Man Tiger by Eka Kurniawan

The Bookshop by Penelope Fitzgerald

Just before she won the Booker in 1979 with Offshore, a slip of a novel about the houseboat community on the Thames, Penelope Fitzgerald wrote another deceptively simple story about a newly-opened bookshop in a sleepy provincial town. At its helm is Florence Green, a misfit amid a village of window twitchers who are aghast at the proposal of change. While Florence battles the hostility of the locals, the 500-year-old damp-infested building begins to take on a life of its own. Said to be inhabited by a ‘rapper’, or a poltergeist, it begins to slowly terrorise Florence, shaking windows, rattling teacups, and knocking on walls. A cash register with a stoic ‘ding’ is installed to drown out the noise, with Florence determined that the village will not get the better of her. Longlisted in 1978, Fitzgerald’s book is a black comedy laced with Shirley Jackson-levels of unease.

The Bookshop

The Dangers of Smoking in Bed by Mariana Enriquez, translated by Megan McDowell

In her 2021 shortlisted collection of stories, Mariana Enríquez explores the darker side of contemporary Argentina, highlighting the country’s political and social unrest through a cast of crooked witches, unruly teenagers, homeless ghosts and hungry women.
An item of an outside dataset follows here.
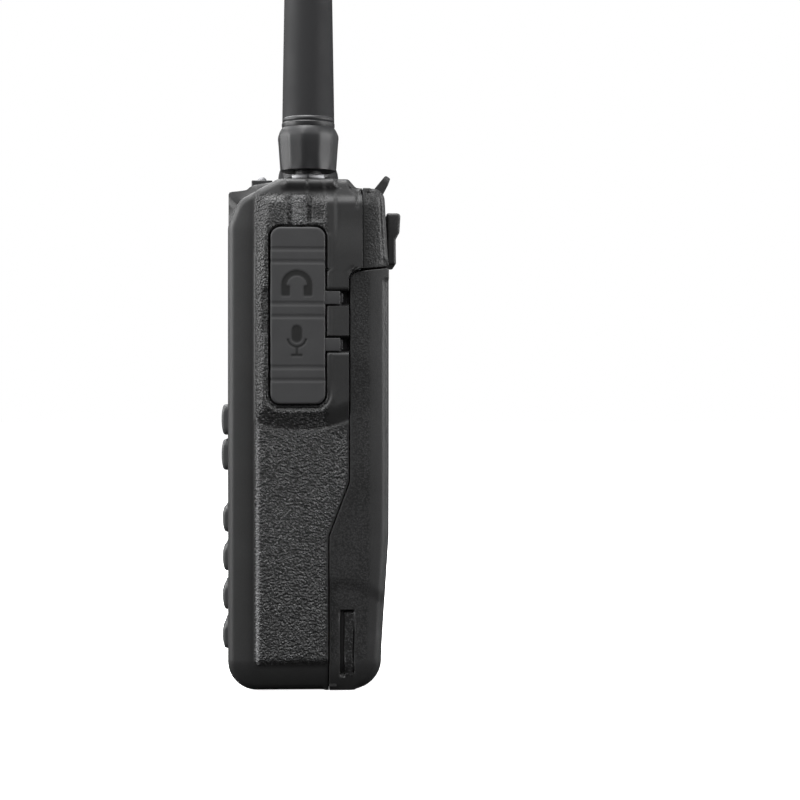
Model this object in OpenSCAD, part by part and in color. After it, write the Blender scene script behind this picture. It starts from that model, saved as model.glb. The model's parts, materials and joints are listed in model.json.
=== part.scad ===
// Handheld two-way radio. Front faces -Y, the knobs and jack cover side is +X,
// the push-to-talk side is -X. The origin is on the base.

/* [Body] */
// Half the width over the raised side islands
body_hw = 30.75; // [30.5:0.25:32]
// Half the width over the lower grip panels
grip_hw = 29.15; // [29:0.05:29.3]
// Depth from the middle to the front face
front_d = 20.9; // [20.7:0.1:21.2]
// Depth from the middle to the battery's back
back_d = 20.6; // [20.4:0.1:21]
// Height of the rear deck
deck_z = 129.6; // [129:0.1:129.8]
// Height of the raised saddle over the top
saddle_z = 132; // [131.8:0.1:132.2]
// Wall thickness of the housing
wall = 2.2; // [2:0.1:2.3]

/* [Battery] */
// Height of the battery's top edge at the back
battery_top = 108.4; // [108:0.1:108.6]
// Gap along the parting line
parting_gap = 0.25; // [0.2:0.05:0.35]
// Width of each charger guide slot
guide_w = 3.6; // [3:0.1:4]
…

The first short story shows a woman’s addiction to cigarettes that leads her to a dangerous encounter with a mysterious figure. ‘The Cart’, unleashes a curse in an isolated rural area, while in ‘Back When We Talked to the Dead’ a group of friends use an Ouija board, with terrifying consequences. 

It’s clear Enriquez revels in fear, but where the author excels is when combining the genre with themes of class struggle, gender inequality, and corruption; her stories serving as a powerful reminder of the real-world issues that haunt our societies.